Task>
Repeat exactly what appears from the opening line of the listing to the line with "eye_gap = 22.6; // [20:0.1:26]", inclusive.

※ ※ ※

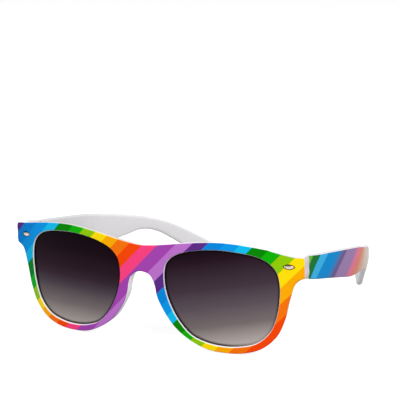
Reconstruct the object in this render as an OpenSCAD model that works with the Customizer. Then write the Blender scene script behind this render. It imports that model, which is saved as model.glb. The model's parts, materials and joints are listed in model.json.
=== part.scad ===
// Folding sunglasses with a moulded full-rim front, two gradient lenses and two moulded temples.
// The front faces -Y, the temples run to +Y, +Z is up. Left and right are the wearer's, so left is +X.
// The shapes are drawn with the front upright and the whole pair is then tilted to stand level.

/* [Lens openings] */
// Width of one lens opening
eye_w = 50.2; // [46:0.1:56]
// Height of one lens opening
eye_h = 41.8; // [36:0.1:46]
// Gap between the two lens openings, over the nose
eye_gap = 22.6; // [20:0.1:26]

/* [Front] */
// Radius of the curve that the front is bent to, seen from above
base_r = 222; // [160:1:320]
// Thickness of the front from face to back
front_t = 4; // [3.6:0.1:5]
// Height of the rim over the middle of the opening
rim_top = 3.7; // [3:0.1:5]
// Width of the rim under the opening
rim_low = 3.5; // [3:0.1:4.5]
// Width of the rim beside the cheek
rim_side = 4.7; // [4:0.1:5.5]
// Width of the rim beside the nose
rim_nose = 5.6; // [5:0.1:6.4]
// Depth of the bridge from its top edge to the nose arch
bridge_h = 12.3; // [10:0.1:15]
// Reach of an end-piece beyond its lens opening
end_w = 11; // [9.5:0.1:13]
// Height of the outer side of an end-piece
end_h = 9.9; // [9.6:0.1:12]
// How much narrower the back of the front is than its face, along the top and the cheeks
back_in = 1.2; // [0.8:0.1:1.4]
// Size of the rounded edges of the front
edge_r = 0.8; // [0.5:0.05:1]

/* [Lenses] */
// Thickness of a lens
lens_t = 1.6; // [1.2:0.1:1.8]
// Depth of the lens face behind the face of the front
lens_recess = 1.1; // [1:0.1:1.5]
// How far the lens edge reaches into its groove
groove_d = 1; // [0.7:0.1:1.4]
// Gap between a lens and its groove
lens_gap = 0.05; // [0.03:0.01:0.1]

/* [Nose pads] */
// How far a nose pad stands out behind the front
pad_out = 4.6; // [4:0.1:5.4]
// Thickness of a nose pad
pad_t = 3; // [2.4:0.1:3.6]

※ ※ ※

Problem solution>
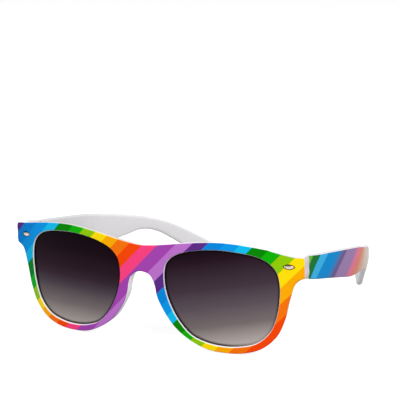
Reconstruct the object in this render as an OpenSCAD model that works with the Customizer. Then write the Blender scene script behind this render. It imports that model, which is saved as model.glb. The model's parts, materials and joints are listed in model.json.
=== part.scad ===
// Folding sunglasses with a moulded full-rim front, two gradient lenses and two moulded temples.
// The front faces -Y, the temples run to +Y, +Z is up. Left and right are the wearer's, so left is +X.
// The shapes are drawn with the front upright and the whole pair is then tilted to stand level.

/* [Lens openings] */
// Width of one lens opening
eye_w = 50.2; // [46:0.1:56]
// Height of one lens opening
eye_h = 41.8; // [36:0.1:46]
// Gap between the two lens openings, over the nose
eye_gap = 22.6; // [20:0.1:26]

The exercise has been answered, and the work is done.